No obstante, en un segundo momento, se restablece el vínculo entre la política y moral, y a partir de Kant -otra vez- uno puede pensar en la república como la condición de la moral en el plano político. Este régimen es el único que respeta la autonomía de los ciudadanos, sin la cual la moralidad puede resultar imposible si leyes inicuas interfieren en ella. Sin libertad de elección, la moral no existe, como lo demuestra Spinoza: al descalificar la noción de libre albedrío en nombre del absoluto determinismo, llega lógicamente a negar la distinción moral entre el mal y el bien. A pesar del Terror de la Francia de 1793, la idea republicana de Kant no palidece y debería servirnos en los siguientes meses en los que se avizora que el modelo republicano mexicano será puesto a prueba.

Finalmente, en un último momento, la moral se reafirma sobre la política. Contrariamente a lo que podría creerse, la ética de la responsabilidad no es en modo alguno reducible al cinismo. Sólo se opone a la ética de la convicción que domina un mundo perfecto, un universo de intelectuales regido por el famoso proverbio “¡Fiat justicia pereat mundus! (“¡Que se haga justicia, aunque el mundo perezca!”).

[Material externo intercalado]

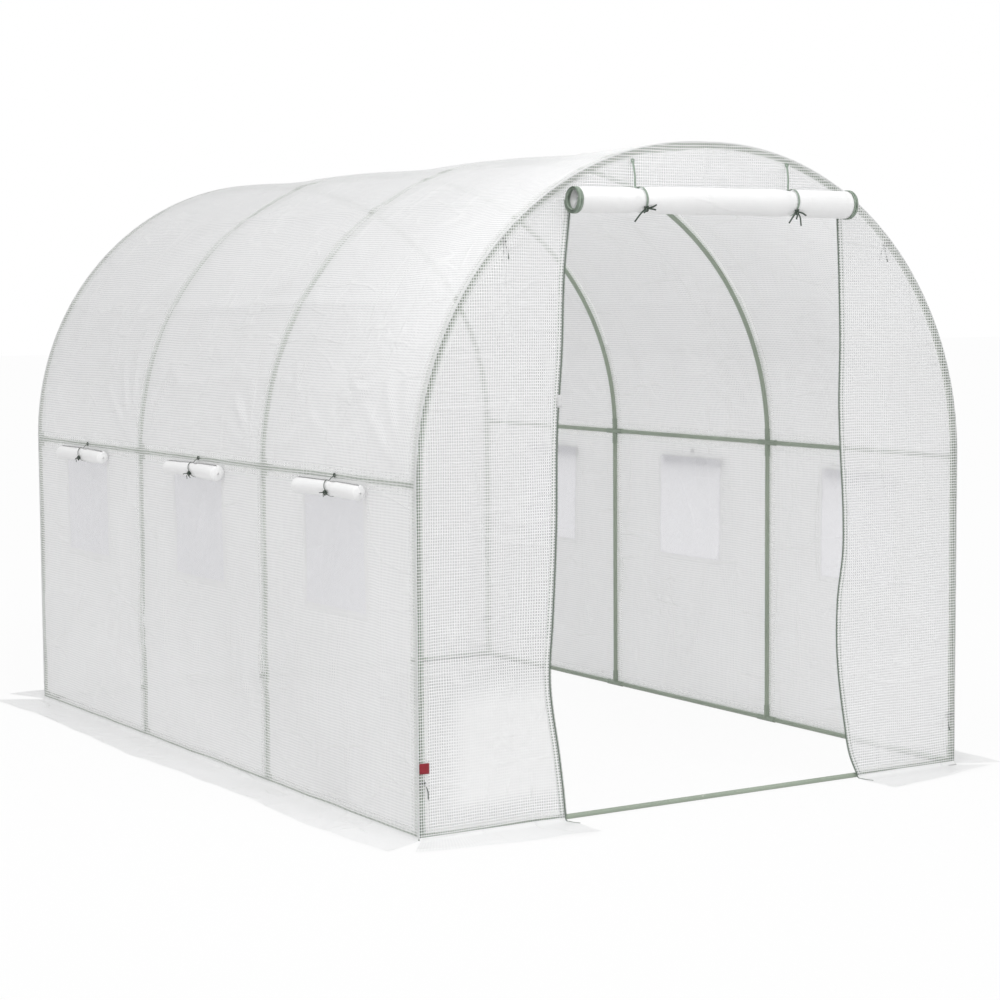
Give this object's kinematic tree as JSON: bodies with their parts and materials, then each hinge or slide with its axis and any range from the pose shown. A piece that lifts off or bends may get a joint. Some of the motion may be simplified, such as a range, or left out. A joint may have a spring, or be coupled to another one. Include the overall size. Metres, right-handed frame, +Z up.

Los principios se defienden burlándose de la realidad, ¿se es pacifista pase lo que pase?; por el contrario, el sostenedor de la ética de la responsabilidad es el que entiende que, ante una situación de crisis a veces es preferible librar una guerra limitada, por detestable que sea, antes que abstenerse en nombre de principios abstractos que luego conducirán al desastre. La ética de la responsabilidad, por tanto, no consiste en abandonar el ideal, el bien común, sino sólo en tener en cuenta la realidad y encarnarla. Recordemos el escenario que nos planteó la epidemia, el que todos, también los políticos, tuvieron que enfrentar hace no mucho.

Contrariamente a lo que es un mundo ideal, el político casi nunca puede elegir entre el bien y el mal. Eso sería facilísimo. En el mundo real, a menudo tiene que elegir entre varios males, siendo su deber, guiado tanto por la moralidad como por la ley y la inteligencia, sólo elegir el mal menor a veces con lucidez. De este modo, la ética de la responsabilidad, por arriesgada que sea, aparece como la única moral digna de tal nombre, siendo paradójicamente la ética de la convicción sólo una forma sofisticada de cinismo cómodo, una forma de que los intelectuales mantengan una buena imagen y una buena prensa sin aventurarse nunca en el subsuelo de una realidad a veces complicada.

Volviendo a nuestros políticos y sus tribulaciones, con gusto les concederemos que preferimos a alguien que reconozca sus faltas y se arrepienta a alguien que nunca ha pecado porque nunca ha hecho nada. Aún después de cualquier caterva de promesas y excesos verbales de la cual la gente ahora desconfiamos más que nunca.